Admittedly, the picture painted here is bleak – we believe a freight infrastructure capacity crisis lurks right around the corner. The individual members of the freight transportation industry are not big enough to solve this crisis unilaterally, and industry lobbying groups have not carved out sufficient political "mind share" in Washington to make much progress.

It might take rampant stock-outs at Wal-Mart, Target and other big-box retailers before grassroots pressure mounts sufficiently for politicians to give this issue the legislative priority it deserves. In the meantime, we may find few options other than to hang on for dear life as the transportation industry's labor shortage worsens, highways become more congested, inbound flows of containers carrying imported goods continue to grow, buffer inventories decline – all while government regulations governing safety, security and environmental protection become more burdensome.

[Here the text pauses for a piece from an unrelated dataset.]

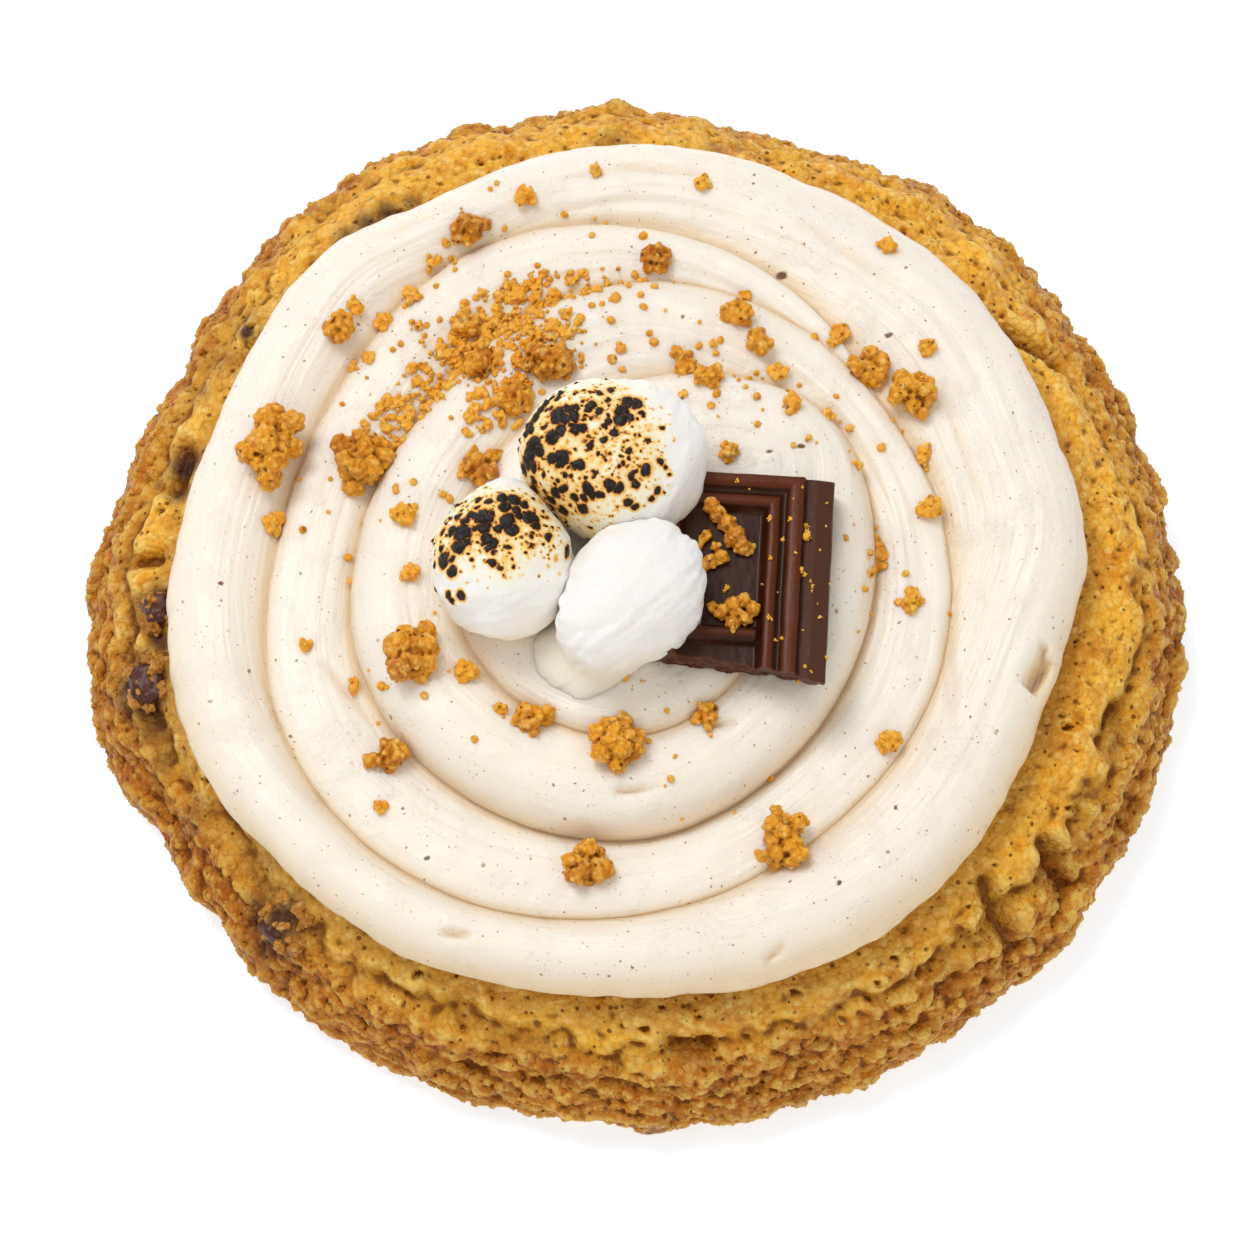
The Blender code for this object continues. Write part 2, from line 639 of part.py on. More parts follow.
def add_crumbs(carrier, rows, random_source):
    """Crumbs rest on the carrier, a little sunk, and become one body with it."""
    heap = make_collection("crumb_heap")
    depsgraph = bpy.context.evaluated_depsgraph_get()
    surface = BVHTree.FromObject(carrier, depsgraph)
    sky = 0.1
    for x, y, width, depth, turn in rows:
        hit = surface.ray_cast(Vector((x * MM, y * MM, sky)), Vector((0.0, 0.0, -1.0)))
        height = CRUMB_FLATNESS * min(width, depth)
        middle = hit[0].z / MM + (0.5 - CRUMB_SINK) * height
        bm = crumb_bmesh((x, y, middle), (width, depth, height), turn, random_source)
        make_object("crumb", bm, heap)
    fuse(carrier, heap)


def build_chunks(collection, cutters, material):
    """Rough blocks of chocolate, set in pockets of the cookie with a hair's gap round them."""
    for name, (x, y, z, run, depth, height) in CHUNKS.items():
        face_out = Matrix.Rotation(math.atan2(y, x) + math.pi / 2.0, 4, "Z")
        place = Matrix.Translation((x, y, z)) @ face_out
        for grow, owner, label in ((0.0, collection, name), (SEAT_GAP, cutters, name + "_pocket")):
            bm = bmesh.new()
            bmesh.ops.create_icosphere(bm, subdivisions=2, radius=1.0)
            for vert in bm.verts:
                boxy = Vector([math.copysign(abs(co) ** 0.6, co) for co in vert.co])
                rough = 1.0 + 0.12 * noise.noise(boxy * 1.6 + Vector((x, y, z)))
                half = Vector((run, depth, height)) * 0.5 * rough
                vert.co = Vector([co * (side + grow) for co, side in zip(boxy, half)])
            bmesh.ops.transform(bm, matrix=place, verts=bm.verts)
            piece = make_object(label, bm, owner, material if grow == 0.0 else None)
            if grow:
                hide_cutter(piece)


def move_to(collection, pieces):
    """Put some cutters in a collection of their own, for one cut."""
    for piece in pieces:
        for old in list(piece.users_collection):
            old.objects.unlink(piece)
        collection.objects.link(piece)


def centre_on_origin(collection):
    """Shift every piece so that the cookie's box is centred over the origin."""
    corners = [Vector(vert.co) for vert in bpy.data.objects["cookie"].data.vertices]
    middle_x = 0.5 * (min(co.x for co in corners) + max(co.x for co in corners))
    middle_y = 0.5 * (min(co.y for co in corners) + max(co.y for co in corners))
    for piece in collection.objects:
        piece.data.transform(Matrix.Translation((-middle_x, -middle_y, 0.0)))


def build():
    remove_scene_objects()
    pieces = make_collection(COLLECTION_NAME)
    cutters = make_collection(CUTTER_COLLECTION_NAME)
    random_source = random.Random(7)

    dough = make_material("baked_dough", (0.42, 0.22, 0.07), 0.85)
    cream = make_material("vanilla_frosting", (0.86, 0.80, 0.70), 0.45)
    sugar = make_material("marshmallow", (0.90, 0.86, 0.79), 0.60)
    dark = make_material("milk_chocolate", (0.075, 0.030, 0.018), 0.40)

    cookie = build_cookie(pieces, dough)
    frosting = build_frosting(pieces, cream)
    marshmallows = build_marshmallows(pieces, cutters, sugar)
    chocolate = build_chocolate(pieces, cutters, dark)
    build_chunks(pieces, cutters, dark)

    by_name = {cutter.name: cutter for cutter in cutters.objects}
    pockets = [cutter for name, cutter in by_name.items() if name.endswith("_pocket")]
    seats = [cutter for name, cutter in by_name.items() if not name.endswith("_pocket")]
    front_seats = [cutter for cutter in seats if cutter.name.startswith(("marshmallow_front", "melted"))]
    cuts = (
        (cookie, pockets),
        (frosting, seats),
        (marshmallows["marshmallow_back"],
         front_seats + [by_name["marshmallow_left_seat"], by_name["chocolate_seat"]]),
        (marshmallows["marshmallow_left"], front_seats),
        (marshmallows["marshmallow_front"], [by_name["chocolate_seat"]]),
    )
    for piece, tools in cuts:
        tray = make_collection("cutters_in_use")
        move_to(tray, tools)
        subtract(piece, tray)
        move_to(cutters, tools)
        bpy.data.collections.remove(tray)
        keep_largest_body(piece)

    add_crumbs(chocolate, CHOCOLATE_CRUMBS, random_source)
    turned = [(*row, random_source.uniform(-25.0, 25.0)) for row in CRUMBS]
    add_crumbs(frosting, turned, random_source)
    centre_on_origin(pieces)


build()
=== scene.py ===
"""Looks of the s'mores cookie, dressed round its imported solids.

Lengths are millimetres until a mesh is made.  +Z is up and the viewer is on the -Y side.
Every rule of shape that the solids follow is repeated here with finer steps.
"""
import math
import random

import bmesh
import bpy
import numpy as np
from mathutils import Matrix, Vector, noise
from mathutils.bvhtree import BVHTree


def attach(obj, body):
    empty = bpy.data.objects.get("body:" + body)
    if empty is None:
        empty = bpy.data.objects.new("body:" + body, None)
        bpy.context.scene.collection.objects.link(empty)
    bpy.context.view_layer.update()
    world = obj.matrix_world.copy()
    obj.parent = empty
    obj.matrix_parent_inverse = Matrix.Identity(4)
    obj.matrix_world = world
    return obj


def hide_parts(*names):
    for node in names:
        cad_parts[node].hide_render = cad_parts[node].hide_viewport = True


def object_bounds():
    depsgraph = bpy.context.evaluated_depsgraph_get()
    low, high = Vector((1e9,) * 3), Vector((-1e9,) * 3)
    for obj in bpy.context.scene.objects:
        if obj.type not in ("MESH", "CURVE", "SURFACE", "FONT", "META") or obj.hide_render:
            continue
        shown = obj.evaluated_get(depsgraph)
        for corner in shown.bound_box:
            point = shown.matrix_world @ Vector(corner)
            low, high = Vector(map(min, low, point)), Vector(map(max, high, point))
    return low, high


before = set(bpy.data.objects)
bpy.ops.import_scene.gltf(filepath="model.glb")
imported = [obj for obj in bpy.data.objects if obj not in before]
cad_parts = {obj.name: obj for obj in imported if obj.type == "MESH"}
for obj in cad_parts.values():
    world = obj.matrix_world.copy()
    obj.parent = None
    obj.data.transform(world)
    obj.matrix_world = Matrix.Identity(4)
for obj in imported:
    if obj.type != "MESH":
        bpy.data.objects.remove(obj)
solid_low, solid_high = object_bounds()

# The view: the cookie lies on a pale table and is seen from 70 degrees up through a long
# lens.  A broad soft light stands behind it on the left, a warm reflector in front of it and
# a white room fill the shade, and the white table glows a little, as a light table does.
MM = 0.001
LENS = 120.0
SENSOR = 36.0
VIEW_ELEVATION = math.radians(70.0)
VIEW_DISTANCE = 389.0
VIEW_TARGET = Vector((-0.72, -5.06, 10.0))
# Lamps: place, size, power and colour.
LAMPS = {
    "window": ((-400.0, 420.0, 1080.0), 520.0, 7.4, (1.0, 0.985, 0.96)),
    "reflector": ((250.0, -700.0, 500.0), 700.0, 1.1, (1.0, 0.80, 0.52)),
}
ROOM_COLOUR = (1.0, 0.98, 0.95, 1.0)
ROOM_STRENGTH = 0.57
TABLE_HALF = 2500.0
TABLE_GLOW = 0.60

scene = bpy.context.scene
scene.view_settings.view_transform = "Standard"
camera = bpy.data.objects.new("camera", bpy.data.cameras.new("camera"))
camera.data.lens = LENS
camera.data.sensor_width = SENSOR
camera.data.clip_start = 0.01
step_back = Vector((0.0, -math.cos(VIEW_ELEVATION), math.sin(VIEW_ELEVATION)))
camera.location = (VIEW_TARGET + VIEW_DISTANCE * step_back) * MM
camera.rotation_euler = (math.radians(90.0) - VIEW_ELEVATION, 0.0, 0.0)
scene.collection.objects.link(camera)
scene.camera = camera

for name, (place, size, power, colour) in LAMPS.items():
    light = bpy.data.lights.new(name, "AREA")
    light.size = size * MM
    light.energy = power
    light.color = colour
    lamp = bpy.data.objects.new(name, light)
    lamp.location = Vector(place) * MM
    lamp.rotation_euler = (-Vector(place)).to_track_quat("-Z", "Y").to_euler()
    scene.collection.objects.link(lamp)
room = bpy.data.worlds.new("room")
room.use_nodes = True
room.node_tree.nodes["Background"].inputs["Color"].default_value = ROOM_COLOUR
room.node_tree.nodes["Background"].inputs["Strength"].default_value = ROOM_STRENGTH
scene.world = room


def store_share(piece, label, values, domain="POINT"):
    """Keep a value for each of a mesh's points or face corners, for the finishes to read."""
    layer = piece.data.attributes.new(label, "FLOAT", domain)
    layer.data.foreach_set("value", np.asarray(values, np.float32))


def link_piece(name, mesh):
    """Put a mesh in the scene as an object at the origin."""
    piece = bpy.data.objects.new(name, mesh)
    scene.collection.objects.link(piece)
    return piece


def piece_of(name, points, faces, finish, **shares):
    """Make a mesh object in metres from points in millimetres and shares for each point."""
    mesh = bpy.data.meshes.new(name)
    mesh.from_pydata((np.asarray(points, float) * MM).tolist(), [], faces)
    mesh.shade_smooth()
    mesh.materials.append(finish.material)
    piece = link_piece(name, mesh)
    for label, values in shares.items():
        store_share(piece, label, values)
    return piece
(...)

Ultimately, the free market will make the necessary adjustments to costs and, in turn, prices. It is unfortunate that these adjustments are likely to be much more dramatic than they would have been had strong, visionary leadership emerged from Washington while the handwriting was appearing on the wall.

John Larkin is managing director and head of transportation capital markets research at Stifel, Nicolaus & Co. He has been in the industry since 1977, when he started as a research assistant at the Center for Transportation at the University of Texas at Austin. During his career, he has worked for CSX Transportation, Alex. Brown and Sons, and Legg Mason, which was sold to Stifel, Nicolaus in 2005. Larkin was recognized as an all-star analyst by Institutional Investor magazine in 2006 and as a Wall Street Journal all-star analyst for the years 2003, 2004, 2005, and 2006.